Furiosa at its most basic is a story of revenge but to classify it as just that would be a disservice. It is at its most interesting when it subverts the simple revenge narrative and instead interrogates the nature of what drives (low-hanging fruit but unavoidable) one to go to the lengths that they see fit to go to. It is an exploration as to how one can see a future in a truly hopeless situation. Is hope even necessary? Avoiding cliché, the film strikes a balance between tone in allowing for some comedic relief without descending into ridiculousness. Hemsworth especially hams it up with the best of them here, but there is also a caution used in order to maintain a sense of hardship and hopelessness that the characters endure. The end result of the odyssey almost takes second place when compared to what fuels Furiosa to keep going. 

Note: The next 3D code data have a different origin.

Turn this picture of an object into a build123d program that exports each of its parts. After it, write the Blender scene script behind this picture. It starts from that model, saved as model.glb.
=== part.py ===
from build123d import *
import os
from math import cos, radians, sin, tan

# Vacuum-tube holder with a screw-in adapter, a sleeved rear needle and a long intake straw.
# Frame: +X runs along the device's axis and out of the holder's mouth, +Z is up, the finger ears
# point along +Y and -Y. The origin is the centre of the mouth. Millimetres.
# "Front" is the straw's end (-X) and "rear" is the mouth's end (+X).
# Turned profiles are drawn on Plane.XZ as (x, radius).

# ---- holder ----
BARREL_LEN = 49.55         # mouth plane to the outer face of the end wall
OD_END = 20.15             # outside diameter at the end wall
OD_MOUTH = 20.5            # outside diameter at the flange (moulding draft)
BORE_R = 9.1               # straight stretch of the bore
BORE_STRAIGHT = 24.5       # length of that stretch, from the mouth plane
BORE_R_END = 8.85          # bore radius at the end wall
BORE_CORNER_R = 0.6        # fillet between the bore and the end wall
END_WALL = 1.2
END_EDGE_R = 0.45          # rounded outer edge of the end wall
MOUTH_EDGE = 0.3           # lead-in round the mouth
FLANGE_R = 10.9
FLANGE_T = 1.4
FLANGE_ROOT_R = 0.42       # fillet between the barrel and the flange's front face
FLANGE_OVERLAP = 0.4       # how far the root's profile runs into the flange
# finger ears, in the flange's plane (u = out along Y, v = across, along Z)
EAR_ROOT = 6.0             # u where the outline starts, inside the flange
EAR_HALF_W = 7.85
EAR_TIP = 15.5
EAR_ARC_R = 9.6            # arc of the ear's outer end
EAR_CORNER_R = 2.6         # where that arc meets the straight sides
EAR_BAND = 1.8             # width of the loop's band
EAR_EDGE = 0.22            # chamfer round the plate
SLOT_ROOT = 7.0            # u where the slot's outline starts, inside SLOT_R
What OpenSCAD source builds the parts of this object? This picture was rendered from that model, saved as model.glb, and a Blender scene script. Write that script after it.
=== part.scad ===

The endlessly barren landscape of Australia on display throughout the film is a supporting role that must not be ignored. Providing a space for the more colourful characters to stand out, it also plays host to some breathtaking action sequences that will have one salivating for a rewatch of Fury Road immediately. Miller chooses to splice them in relatively sparingly but their effect in each chapter is thoroughly rewarding. From a motorbike chase that kicks the film off to a hijack attempt that will have one reaching for the defibrillator, Miller is a safe pair of hands when it comes to delivering on spectacle. 

Furiosa will of course be compared to Fury Road but to do so will be to the detriment of the experience. Furiosa not only compliments its predecessor, it enriches the experience. The argument against its existence and letting the mystique of the experience be its salvation falls by the wayside here. In Fury Road, viewers see a character attempt to redeem themselves by performing a noble act. In Furiosa, viewers see what she had to overcome to even arrive at that point. Taylor-Joy’s work is a testament to her position as one of the most interesting actors working today. Miller proves there’s still plenty in the tank of this saga. Let the guzzolene flow!

Furiosa: A Mad Max Saga is in cinemas now!